In most firms, this requirement is addressed by having the supervised person certify in writing to the firm that they do not have direct or indirect influence or control. At this point, I know you are wondering where I’m going with this. Compliance professionals will ask the question as to whether a certification is sufficient, and in most cases, it may be. And since the supervised persons with these types of accounts are often an owner or someone else in a position of authority at the firm, it may be difficult to ask for more than a certification, although, in my experience, some firms do require statements from the custodians of these external accounts. This doesn’t mean that we don’t trust those supervised persons with accounts managed by external advisers; we trust but verify!!
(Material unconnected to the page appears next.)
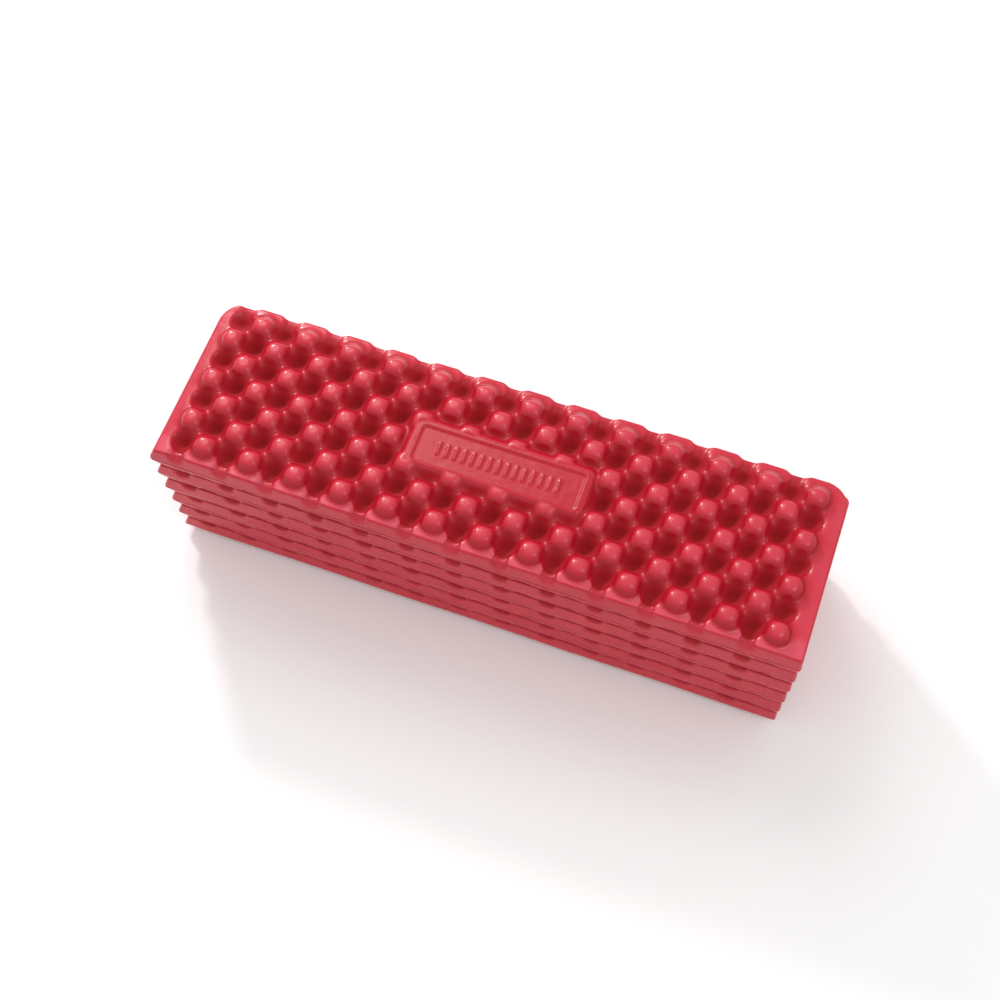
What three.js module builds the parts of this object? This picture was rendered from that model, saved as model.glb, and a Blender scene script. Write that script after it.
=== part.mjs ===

On June 26th, the SEC’s Division of Investment Management issued a Guidance Update entitled, “Personal Securities Transactions Reports By Registered Investment Advisers: Securities Held In Accounts Over Which Reporting Persons Had No Influence Or Control,” which addressed this very issue:

“The staff believes that the fact that an access person provides a trustee with management authority over a trust for which he or she is grantor or beneficiary, or providing a third-party manager discretionary investment authority over his or her personal account, by itself, is insufficient for an adviser to reasonably believe that the access person had no direct or indirect influence or control over the trust or account for purposes of relying on the reporting exception.” (Italics added)

“Although the fact that a trustee or a third-party manager has management or discretionary investment authority…would not, by itself, enable an adviser to rely on the reporting exception…the adviser may be able to implement additional controls to establish a reasonable belief that an access person had no direct or indirect influence or control over the trust or account…In the staff’s view, such policies and procedures should be reasonably designed to determine whether the access person actually had direct or indirect influence or control over the trust or account, rather than whether the third-party manager had discretionary or non-discretionary investment authority.”

Advisers may consider, for example:

  • obtaining information about a trustee or third-party manager’s relationship to the access person;
  • obtaining periodic certifications by access persons and their trustees or discretionary third-party managers regarding the access persons’ influence or control over trusts or accounts;
  • providing access persons with the exact wording of the reporting exception and a clear definition of “no direct or indirect influence or control” that the adviser consistently applies to all access persons; and
  • on a sample basis, requesting reports on holdings and/or transactions made in the trust or discretionary account to identify transactions that would have been prohibited pursuant to the adviser’s code of ethics, absent reliance on the reporting exception.

The Guidance Update concludes with the statement that, “The staff encourages advisers to consider this guidance when determining whether an access person had direct or indirect influence or control over a trust or account for purposes of relying on the reporting exception.”
I think the SEC examination staff will most probably have an interest in firms exempting supervised persons from transaction reporting in these types of accounts, especially if those firms have not considered this update from the Division. (http://www.sec.gov/investment/im-guidance-2015-03.pdf)

As a side note, those of you not following the comments on Department of Labor’s Fiduciary Proposal (comments have been hot and heavy both for and against), but wondering how the SEC might react, should read Commissioner Dan Gallagher’s comment letter to the DOL (http://www.sec.gov/news/speech/2015/gallagher-dol-comment-ttr-7-21-15.pdf). It expresses his views and not necessarily that of the Commission, but I think a very worthwhile read. It is only three pages long and ends with the statement:

“DOL should scrap the Fiduciary Proposal and start working in a meaningful way with the Commission to address the DOL’s concerns about broker fees for retirement accounts. The Fiduciary Proposal will harm investors, plain and simple, and an SEC rulemaking under Section 913 of Dodd-Frank will only make a bad situation worse. Let’s end the rampant nanny-statism that is motivating both of these rulemakings and instead focus on a disclosure regime that empowers investors and allows brokerage firms to continue to offer a menu of services to all types of investors, not just the affluent. Despite the rancor surrounding this debate, it is my hope and belief that the DOL and SEC can find a reasonable path forward.”